Excerpt from a dataset:
►

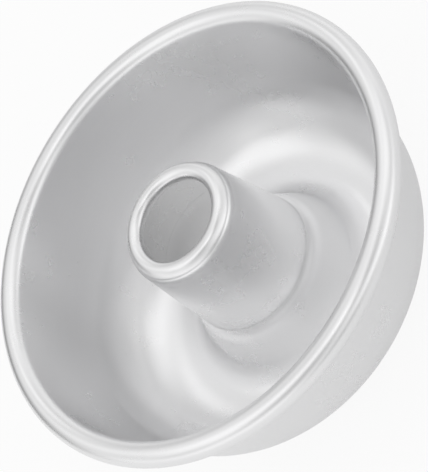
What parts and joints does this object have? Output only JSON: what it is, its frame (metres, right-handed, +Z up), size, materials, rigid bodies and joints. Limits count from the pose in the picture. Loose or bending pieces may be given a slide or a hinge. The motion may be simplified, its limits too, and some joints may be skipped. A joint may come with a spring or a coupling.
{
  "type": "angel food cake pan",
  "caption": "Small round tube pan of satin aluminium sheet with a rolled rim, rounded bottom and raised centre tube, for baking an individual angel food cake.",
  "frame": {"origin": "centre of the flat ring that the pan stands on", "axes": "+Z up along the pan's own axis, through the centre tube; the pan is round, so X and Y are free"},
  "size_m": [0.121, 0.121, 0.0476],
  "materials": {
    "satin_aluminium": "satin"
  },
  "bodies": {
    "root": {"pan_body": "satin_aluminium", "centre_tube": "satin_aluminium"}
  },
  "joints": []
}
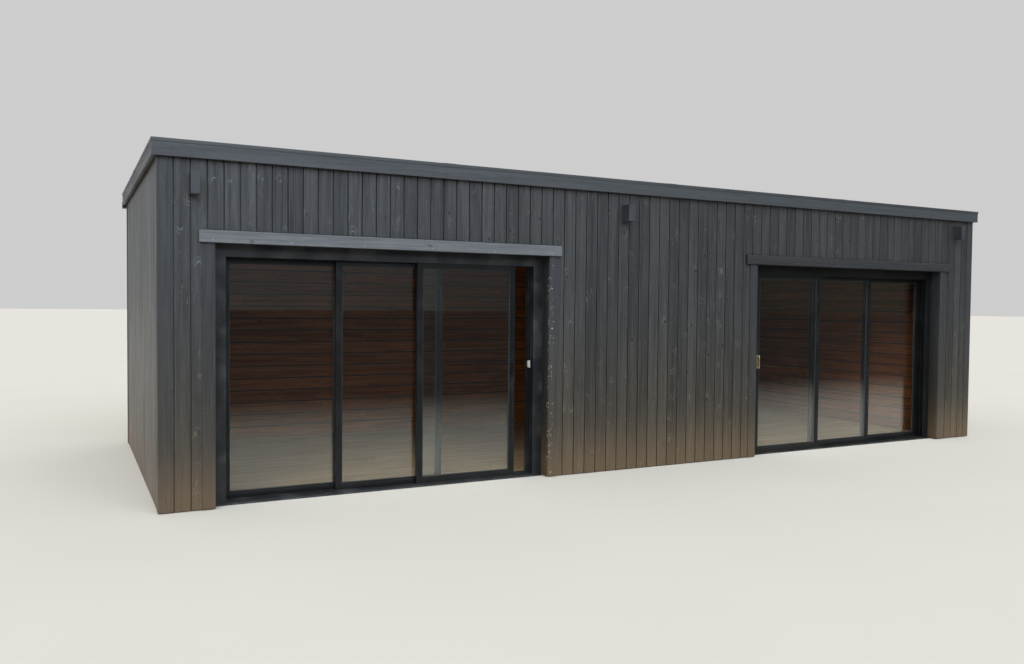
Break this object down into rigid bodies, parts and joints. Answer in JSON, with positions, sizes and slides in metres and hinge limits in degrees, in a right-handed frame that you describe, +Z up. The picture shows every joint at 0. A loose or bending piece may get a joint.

◄

Write down all the entries again without a single difference.

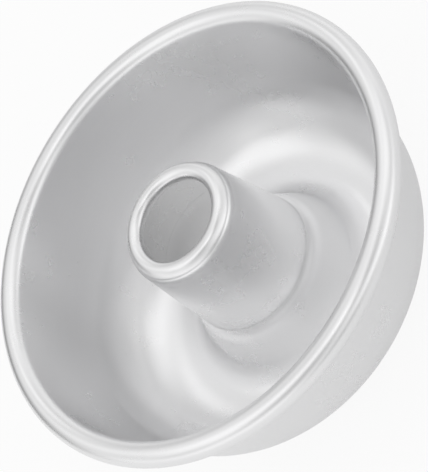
What parts and joints does this object have? Output only JSON: what it is, its frame (metres, right-handed, +Z up), size, materials, rigid bodies and joints. Limits count from the pose in the picture. Loose or bending pieces may be given a slide or a hinge. The motion may be simplified, its limits too, and some joints may be skipped. A joint may come with a spring or a coupling.
{
  "type": "angel food cake pan",
  "caption": "Small round tube pan of satin aluminium sheet with a rolled rim, rounded bottom and raised centre tube, for baking an individual angel food cake.",
  "frame": {"origin": "centre of the flat ring that the pan stands on", "axes": "+Z up along the pan's own axis, through the centre tube; the pan is round, so X and Y are free"},
  "size_m": [0.121, 0.121, 0.0476],
  "materials": {
    "satin_aluminium": "satin"
  },
  "bodies": {
    "root": {"pan_body": "satin_aluminium", "centre_tube": "satin_aluminium"}
  },
  "joints": []
}
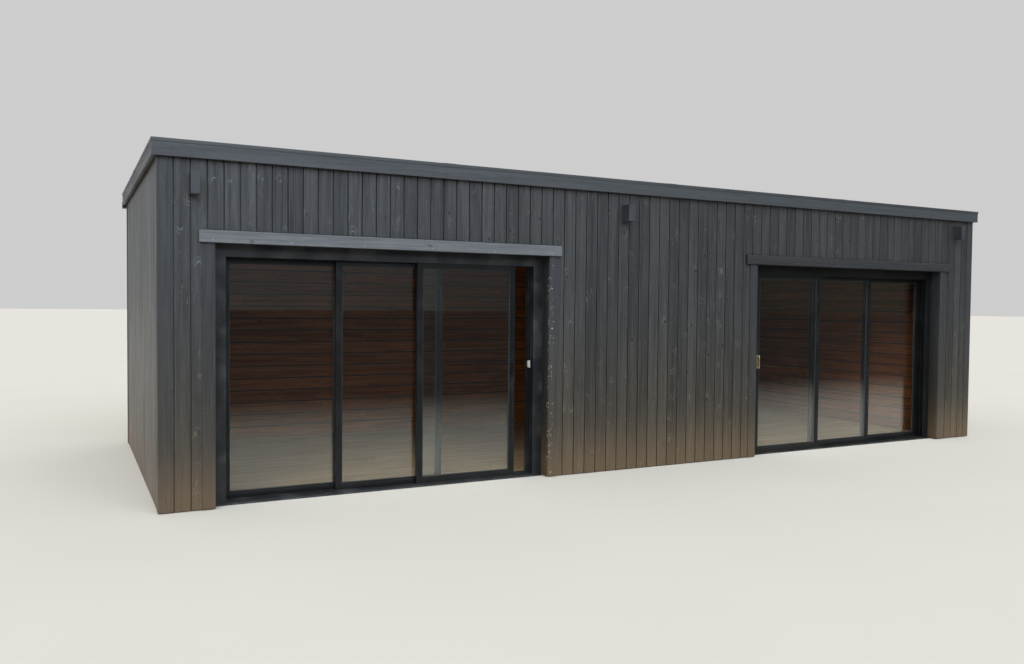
Break this object down into rigid bodies, parts and joints. Answer in JSON, with positions, sizes and slides in metres and hinge limits in degrees, in a right-handed frame that you describe, +Z up. The picture shows every joint at 0. A loose or bending piece may get a joint.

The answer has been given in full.